Because I’m a stubborn little git, and PT in a clinic just is not something I’ll follow through with, the therapist goes over exercises for me to do, and when I ask about using horses, he asks if it’s something I can commit to doing every day. DUH! So I go to spend a couple weeks with my parents, and starting the day after my discharge, every day Dad takes me out to the barn where my Aunt boards her horses. The acts of grooming and hand walking are to be my therapy. But I’m cautioned against hopes of riding for a long time, and that I may never be competitive again.
Bless my TWH, Tasha’s Last Tango. For 2 years he’d done nothing, not allowed any one to halter him in the pasture, and been fussy about being haltered in his stall. Shadow, the steady eddy Quarab was supposed to be my ‘therapist’, but as I’m haltering Shadow, who comes up and stands quietly but my dear sweet psychotic auction find. Dad goes to get the halter, and Tango stood like a rock with me leaning against him and while my fingers fumbled with the strap. This horse had a long rough history before us, and while he ended up being an amazing trail horse, haltering or anything involving his head had never been perfect, he never fully lost the headshy issues.

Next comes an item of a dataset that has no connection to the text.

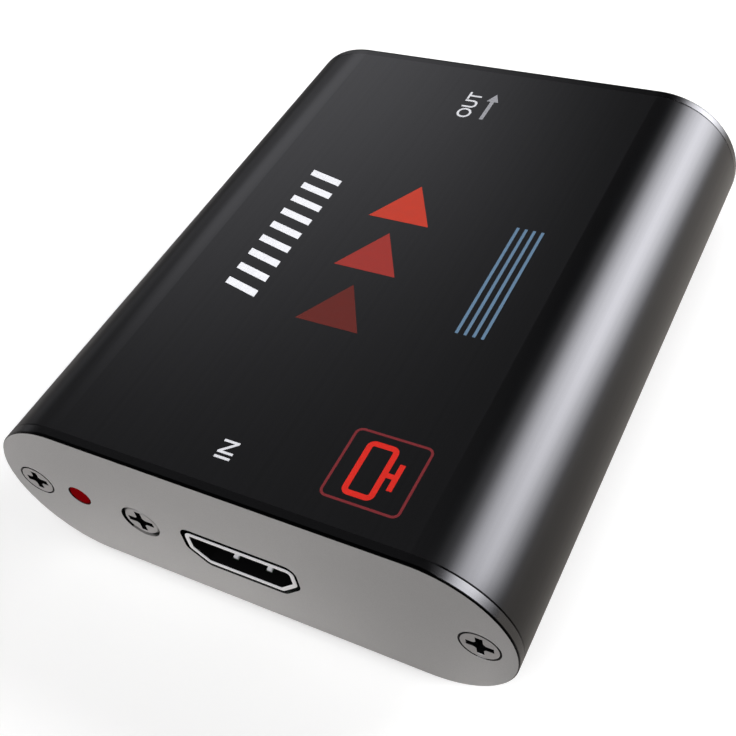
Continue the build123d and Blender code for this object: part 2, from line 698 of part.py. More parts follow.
def hdmi_insulator():
    """The body that closes the shell's rear and the tongue that stands forward from it."""
    body_outline = offset(hdmi_opening(), -HDMI_BODY_GAP)
    body = slab(body_outline, 0, FRONT_Y + HDMI_BODY_DEPTH, HDMI_Z, HDMI_DEPTH - HDMI_BODY_DEPTH)
    tongue_outline = Rectangle(HDMI_TONGUE_WIDTH, HDMI_TONGUE_THICKNESS)
    tongue_length = HDMI_BODY_DEPTH - HDMI_TONGUE_DEPTH
    tongue = slab(tongue_outline, 0, FRONT_Y + HDMI_TONGUE_DEPTH, hdmi_tongue_z(), tongue_length)
    insulator = body + tongue
    for x, low, high in hdmi_contact_rows():
        insulator = insulator - span_box(
            (x - HDMI_CONTACT_WIDTH / 2, FRONT_Y + HDMI_BODY_DEPTH, low),
            (x + HDMI_CONTACT_WIDTH / 2, FRONT_Y + HDMI_DEPTH, high),
        )
    return insulator


# USB socket

def usb_shell():
    """A folded box with a flat face round the mouth, open at its rear, and two board tabs."""
    outer = Rectangle(USB_SHELL_WIDTH, USB_SHELL_HEIGHT)
    outer = fillet(outer.vertices(), USB_SHELL_ROUNDING)
    middle_z = BOARD_TOP + USB_SHELL_HEIGHT / 2
    back_y = USB_FACE_Y - USB_SHELL_DEPTH
    shell = slab(outer, 0, back_y, middle_z, USB_SHELL_DEPTH)
    hollow_depth = USB_SHELL_DEPTH - USB_SHEET + CUT_OVERRUN
    shell = shell - slab(offset(outer, -USB_SHEET), 0, back_y - CUT_OVERRUN, middle_z, hollow_depth)
    face_y = USB_FACE_Y - USB_SHEET
    mouth = fillet(usb_opening().vertices(), USB_CORNER)
    shell = shell - slab(mouth, 0, face_y - CUT_OVERRUN, USB_LOWER_Z, USB_SHEET + 2 * CUT_OVERRUN)
    bottom = BOARD_BOTTOM - USB_TAB_BELOW
    for x, y in usb_tab_places():
        shell = shell + block(USB_TAB_THICKNESS, USB_TAB_WIDTH, USB_LOWER_Z - bottom, x, y, bottom)
    return shell


def usb_tab_places():
    """The x of each side's sheet and the y of its board tab."""
    x = USB_SHELL_WIDTH / 2 - USB_TAB_THICKNESS / 2
    y = USB_FACE_Y - USB_TAB_FROM_FACE - USB_TAB_WIDTH / 2
    return [(side * x, y) for side in (-1, 1)]


def usb_tongue_z():
    """The mid-height of the lower tongue."""
    return USB_LOWER_Z + USB_TONGUE_DROP


def usb_blade_z():
    """The mid-height of the thin tongue in the raised part."""
    return USB_LOWER_Z + USB_LOWER_HEIGHT + USB_UPPER_HEIGHT - USB_BLADE_DROP


def usb_insulator():
    """The plastic body with the mouth's cavity and its two tongues."""
    body_width = USB_SHELL_WIDTH - 2 * USB_SHEET - 2 * USB_BODY_GAP
    body_height = USB_SHELL_HEIGHT - 2 * USB_SHEET - 2 * USB_BODY_GAP
    corner = max(USB_SHELL_ROUNDING - USB_SHEET, USB_BODY_GAP)
    outline = fillet(Rectangle(body_width, body_height).vertices(), corner)
    back_y = USB_FACE_Y - USB_SHELL_DEPTH
    front_y = USB_FACE_Y - USB_SHEET
    middle_z = BOARD_TOP + USB_SHELL_HEIGHT / 2
    body = slab(outline, 0, back_y, middle_z, front_y - back_y)
    cavity_y = USB_FACE_Y - USB_CAVITY_DEPTH
    body = body - slab(usb_opening(), 0, cavity_y, USB_LOWER_Z, USB_CAVITY_DEPTH)
    tongue_length = USB_CAVITY_DEPTH - USB_TONGUE_RECESS
    tongue_outline = Rectangle(USB_TONGUE_WIDTH, USB_TONGUE_THICKNESS)
    tongue = slab(tongue_outline, 0, cavity_y, usb_tongue_z(), tongue_length)
    blade_outline = Rectangle(USB_BLADE_WIDTH, USB_BLADE_THICKNESS)
    blade = slab(blade_outline, 0, cavity_y, usb_blade_z(), tongue_length)
    return body + tongue + blade


def usb_contacts():
    """Four strips on the tongue, five under the thin one, and a row of tails behind the body."""
    low_y = USB_FACE_Y - USB_CAVITY_DEPTH
    high_y = USB_FACE_Y - USB_TONGUE_RECESS - USB_PIN_FROM_TIP
    contacts = []
    for side in (-1, 1):
        x = side * USB_PIN_PITCH / 2
        for face in (-1, 1):
            middle = usb_tongue_z() + face * (USB_TONGUE_THICKNESS + USB_PIN_THICKNESS) / 2
            contacts.append(span_box(
                (x - USB_PIN_WIDTH / 2, low_y, middle - USB_PIN_THICKNESS / 2),
                (x + USB_PIN_WIDTH / 2, high_y, middle + USB_PIN_THICKNESS / 2),
            ))
    blade_top = usb_blade_z() - USB_BLADE_THICKNESS / 2
    for i in range(USB_BLADE_PINS):
        x = (i - (USB_BLADE_PINS - 1) / 2) * USB_BLADE_PIN_PITCH
        contacts.append(span_box(
            (x - USB_BLADE_PIN_WIDTH / 2, low_y, blade_top - USB_PIN_THICKNESS),
            (x + USB_BLADE_PIN_WIDTH / 2, high_y, blade_top),
        ))
    back_y = USB_FACE_Y - USB_SHELL_DEPTH
    end_y = back_y - USB_TAIL_REACH
    for i in range(USB_TAIL_PINS):
        x = (i - (USB_TAIL_PINS - 1) / 2) * USB_TAIL_PITCH
        left = x - USB_TAIL_WIDTH / 2
        right = x + USB_TAIL_WIDTH / 2
        tail_top = BOARD_TOP + USB_TAIL_HEIGHT
        bend_y = back_y - USB_TAIL_THICKNESS
        drop = span_box((left, bend_y, BOARD_TOP), (right, back_y, tail_top))
        foot = span_box((left, end_y, BOARD_TOP), (right, bend_y, BOARD_TOP + USB_TAIL_THICKNESS))
        contacts.append(drop + foot)
    return contacts


# Board and what stands on it

def main_board():
    """The board, with slots for the tabs of both sockets."""
    middle_y = BOARD_FRONT_Y + BOARD_LENGTH / 2
    board = block(BOARD_WIDTH, BOARD_LENGTH, BOARD_THICKNESS, 0, middle_y, BOARD_BOTTOM)
    cut_z = BOARD_BOTTOM - CUT_OVERRUN
    cut_height = BOARD_THICKNESS + 2 * CUT_OVERRUN
    for x, y in hdmi_tab_places():
        width = HDMI_SHEET + 2 * BOARD_SLOT_GAP
        length = HDMI_TAB_WIDTH + 2 * BOARD_SLOT_GAP
        board = board - block(width, length, cut_height, x, y, cut_z)
    for x, y in usb_tab_places():
        width = USB_TAB_THICKNESS + 2 * BOARD_SLOT_GAP
        length = USB_TAB_WIDTH + 2 * BOARD_SLOT_GAP
        board = board - block(width, length, cut_height, x, y, cut_z)
    return board


def fpga_chip():
    return block(FPGA_SIDE, FPGA_SIDE, FPGA_THICKNESS, 0, FPGA_Y, BOARD_TOP)


def thermal_pad():
    return block(PAD_SIDE, PAD_SIDE, PAD_THICKNESS, 0, FPGA_Y, BOARD_TOP + FPGA_THICKNESS)


def heat_sink():
    """A base with a row of upright fins along the box."""
    bottom = BOARD_TOP + FPGA_THICKNESS + PAD_THICKNESS
    sink = block(SINK_SIDE, SINK_SIDE, SINK_BASE, 0, FPGA_Y, bottom)
    fin_pitch = (SINK_SIDE - SINK_FIN_THICKNESS) / (SINK_FINS - 1)
    for i in range(SINK_FINS):
        x = (i - (SINK_FINS - 1) / 2) * fin_pitch
        sink = sink + block(SINK_FIN_THICKNESS, SINK_SIDE, SINK_HEIGHT, x, FPGA_Y, bottom)
    return sink


def receiver_chip():
    bottom = BOARD_TOP + RECEIVER_STANDOFF
    return block(RECEIVER_SIDE, RECEIVER_SIDE, RECEIVER_THICKNESS, 0, RECEIVER_Y, bottom)


def receiver_leads():
    """Leads on four sides: out of the body, down, and out again to a foot on the board."""
    lead_z = BOARD_TOP + RECEIVER_STANDOFF + RECEIVER_THICKNESS / 2
    edge = RECEIVER_SIDE / 2
    bend = edge + RECEIVER_LEAD_REACH - RECEIVER_LEAD_FOOT
    end = edge + RECEIVER_LEAD_REACH
    outline = Polygon(
        (edge, lead_z),
        (bend, lead_z),
        (bend, BOARD_TOP + RECEIVER_LEAD_THICKNESS),
        (end, BOARD_TOP + RECEIVER_LEAD_THICKNESS),
        (end, BOARD_TOP),
        (bend - RECEIVER_LEAD_THICKNESS, BOARD_TOP),
        (bend - RECEIVER_LEAD_THICKNESS, lead_z - RECEIVER_LEAD_THICKNESS),
        (edge, lead_z - RECEIVER_LEAD_THICKNESS),
        align=None,
    )
    lead = extrude(Plane.XZ * outline, amount=RECEIVER_LEAD_WIDTH / 2, both=True)
    leads = []
    for turn in (0, 90, 180, 270):
        for i in range(RECEIVER_LEADS):
            along = (i - (RECEIVER_LEADS - 1) / 2) * RECEIVER_LEAD_PITCH
            leads.append(Pos(0, RECEIVER_Y, 0) * Rot(0, 0, turn) * Pos(0, along, 0) * lead)
    return leads


def usb_bridge_chip():
    return block(BRIDGE_SIDE, BRIDGE_SIDE, BRIDGE_THICKNESS, BRIDGE_X, BRIDGE_Y, BOARD_TOP)


def memory_chips():
    return [
        block(MEMORY_WIDTH, MEMORY_LENGTH, MEMORY_THICKNESS, side * MEMORY_X, FPGA_Y, BOARD_TOP)
        for side in (-1, 1)
    ]


def flash_chip():
    return block(FLASH_SIDE, FLASH_SIDE, FLASH_THICKNESS, FLASH_X, BRIDGE_Y, BOARD_TOP)


def crystals():
    """Two metal cans, one on each side of the receiver."""
    return [
        block(CRYSTAL_WIDTH, CRYSTAL_LENGTH, CRYSTAL_HEIGHT, x, RECEIVER_Y, BOARD_TOP)
        for x in (-CRYSTAL_X, CRYSTAL_X)
    ]


def power_rows():
    """The rows of the power section, counted from the board's rear end."""
    return [BOARD_REAR_Y - POWER_FROM_END - i * POWER_PITCH for i in range(POWER_ROWS)]


def power_inductors():
    """Blocks with cut upright corners."""
    inductors = []
    for y in power_rows():
        body = block(INDUCTOR_SIDE, INDUCTOR_SIDE, INDUCTOR_HEIGHT, INDUCTOR_X, y, BOARD_TOP)
        inductors.append(chamfer(body.edges().filter_by(Axis.Z), INDUCTOR_CHAMFER))
    return inductors


def polymer_capacitors():
    """Round cans on square bases."""
    cans = []
    for y in power_rows():
        side = CAPACITOR_BASE_SIDE
        base = block(side, side, CAPACITOR_BASE_HEIGHT, CAPACITOR_X, y, BOARD_TOP)
        body = post(CAPACITOR_DIAMETER / 2, CAPACITOR_HEIGHT)
        cans.append(base + Pos(CAPACITOR_X, y, BOARD_TOP) * body)
    return cans


def ceramic_capacitors():
    places = []
    for side in (-1, 1):
        for i in range(CERAMIC_ROWS):
            places.append((side * CERAMIC_X, FPGA_Y + (i - (CERAMIC_ROWS - 1) / 2) * CERAMIC_PITCH))
    return [block(CERAMIC_WIDTH, CERAMIC_LENGTH, CERAMIC_HEIGHT, x, y, BOARD_TOP) for x, y in places]


def surge_protectors():
    xs = [(i - (ESD_COUNT - 1) / 2) * ESD_PITCH for i in range(ESD_COUNT)]
    return [block(ESD_WIDTH, ESD_LENGTH, ESD_HEIGHT, x, ESD_Y, BOARD_TOP) for x in xs]


# Every separate piece, by the name of its node

parts = {
    "housing_tube": housing_tube(),
    "front_plate": front_plate(),
    "rear_plate": rear_plate(),
    "front_plate_screws": [p * countersunk_screw() for p in plate_screw_places(front_plane, FRONT_Y)],
    "rear_plate_screws": [p * countersunk_screw() for p in plate_screw_places(rear_plane, REAR_Y)],
    "rubber_feet": rubber_feet(),
    "lock_screw": lock_screw(),
    "lock_washer": lock_washer(),
    "lock_block": lock_block(),
    "led_lens": led_lens(),
    "led_holder": led_holder(),
    "led_leads": led_leads(),
    "hdmi_shell": hdmi_shell(),
    "hdmi_insulator": hdmi_insulator(),
    "hdmi_contacts": hdmi_contacts(),
    "usb_shell": usb_shell(),
    "usb_insulator": usb_insulator(),
    "usb_contacts": usb_contacts(),
    "main_board": main_board(),
    "fpga_chip": fpga_chip(),
    "thermal_pad": thermal_pad(),
    "heat_sink": heat_sink(),
    "video_receiver_chip": receiver_chip(),
    "video_receiver_leads": receiver_leads(),
    "usb_bridge_chip": usb_bridge_chip(),
    "memory_chips": memory_chips(),
    "flash_chip": flash_chip(),
    "crystals": crystals(),
    "power_inductors": power_inductors(),
    "polymer_capacitors": polymer_capacitors(),
    "ceramic_capacitors": ceramic_capacitors(),
    "surge_protectors": surge_protectors(),
}

os.makedirs("parts", exist_ok=True)
for name, shape in parts.items():
    if isinstance(shape, list):
        shape = Compound(children=shape)
    export_step(shape, f"parts/{name}.step")
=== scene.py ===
import json
import math

import bmesh
import bpy
from mathutils import Matrix, Vector


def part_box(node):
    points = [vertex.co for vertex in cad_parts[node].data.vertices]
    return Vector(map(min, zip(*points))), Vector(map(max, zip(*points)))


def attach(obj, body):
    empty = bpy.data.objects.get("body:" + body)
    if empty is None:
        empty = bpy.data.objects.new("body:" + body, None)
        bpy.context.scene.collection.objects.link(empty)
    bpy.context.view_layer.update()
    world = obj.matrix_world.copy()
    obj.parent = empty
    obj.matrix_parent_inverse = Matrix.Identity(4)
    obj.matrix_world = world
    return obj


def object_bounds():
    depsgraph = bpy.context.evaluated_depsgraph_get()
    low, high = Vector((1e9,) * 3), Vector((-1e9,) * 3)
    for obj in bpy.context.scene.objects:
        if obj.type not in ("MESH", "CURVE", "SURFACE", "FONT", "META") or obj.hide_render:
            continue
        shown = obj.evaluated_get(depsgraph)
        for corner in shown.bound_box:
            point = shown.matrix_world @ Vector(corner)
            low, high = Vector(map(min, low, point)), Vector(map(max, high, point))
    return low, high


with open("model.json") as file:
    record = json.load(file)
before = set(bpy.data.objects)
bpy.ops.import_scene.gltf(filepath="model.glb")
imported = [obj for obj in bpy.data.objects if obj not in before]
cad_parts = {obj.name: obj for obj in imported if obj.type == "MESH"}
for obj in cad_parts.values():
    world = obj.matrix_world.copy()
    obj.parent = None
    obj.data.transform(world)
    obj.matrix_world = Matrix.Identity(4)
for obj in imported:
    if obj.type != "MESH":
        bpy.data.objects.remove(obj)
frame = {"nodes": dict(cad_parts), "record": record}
cad_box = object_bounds()

# Lengths are in millimetres and angles in degrees, unless a comment says metres
MM = 0.001
DEGREES = 180 / math.pi
X, Y, Z = range(3)

# Height of the flat top and place of the front face, in metres
TOP_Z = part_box("housing_tube")[1].z
FRONT_Y = cad_box[0][Y]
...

We ‘saved’ him from that auction, and he saved me back. Every day I’d go out and hobble up to the pasture with my cane, catch him, give the cane to my father and lean/hang on Tango for support. He’d get cleaned up, and then we’d walk patterns in the arena. If I got tired, I’d sit on the mounting block and he’d put his head in my lap and rest with me.
After two weeks, I was in much better spirits, and getting around much better, so I returned ‘home’ and to work. On the weekends I’d return to the barn and continue my work there.
Fast forward to the present: I have about 90% of my right side back, 40 on my bad days, and am well adapted to it. I’m the proud mama of a BLM Mustang, an 03 model OTTB and a coming 2yo Kiger TB X. I’m riding, I’m showing (and doing well! Take that doctors!)
Two days ago, it comes back. I can still manage my chores, but don’t feel safe getting in the saddle. The follow ups have lead to speculation it may have something to do with hormone fluctuations during my ‘happy time of the month’. I’ve had multiple miscarriages, ovarian cysts we have to stay ontop of as ovarian and cervical cancers also run in my family…but now I’m in a catch 22. They’re afraid to do the hysterectomy because of my having been diagnosed as having a stroke. The connection between my woman parts and the very symptomatic days is absolute, but neither side (neuro/gyno) can decide what to do at this point.
It’s frustrating, I’d been doing so well, living life full speed ahead and enjoying every up and down it threw at me because of the sense of “It can be taken away at any time” I developed after the stroke. But now I’m afraid again, I was warned I’d have good times and bad times and they couldn’t be predicted, but this is a bit much.
Need a little moral support. I haven’t faced the thought of giving up the horses for this reason, ever, not even in the beginning, but the thought is brewing deep in this dysfunctional brain of mine. On it’s own the fumbling of buckets and light objects is just annoying, and enough to keep me out of the saddle until it resolves, my mare is very kind but very green, if I can’t feel how much pressure I’m applying, that’s not very fair to her, or safe for me. Add in the chronic joint pain (blissfully mostly felt on the left, there have been ‘bonuses’ to having decreased feeling on my right side, as it’s where most of my injuries occur) I’m starting to wonder if I should let go of the dream.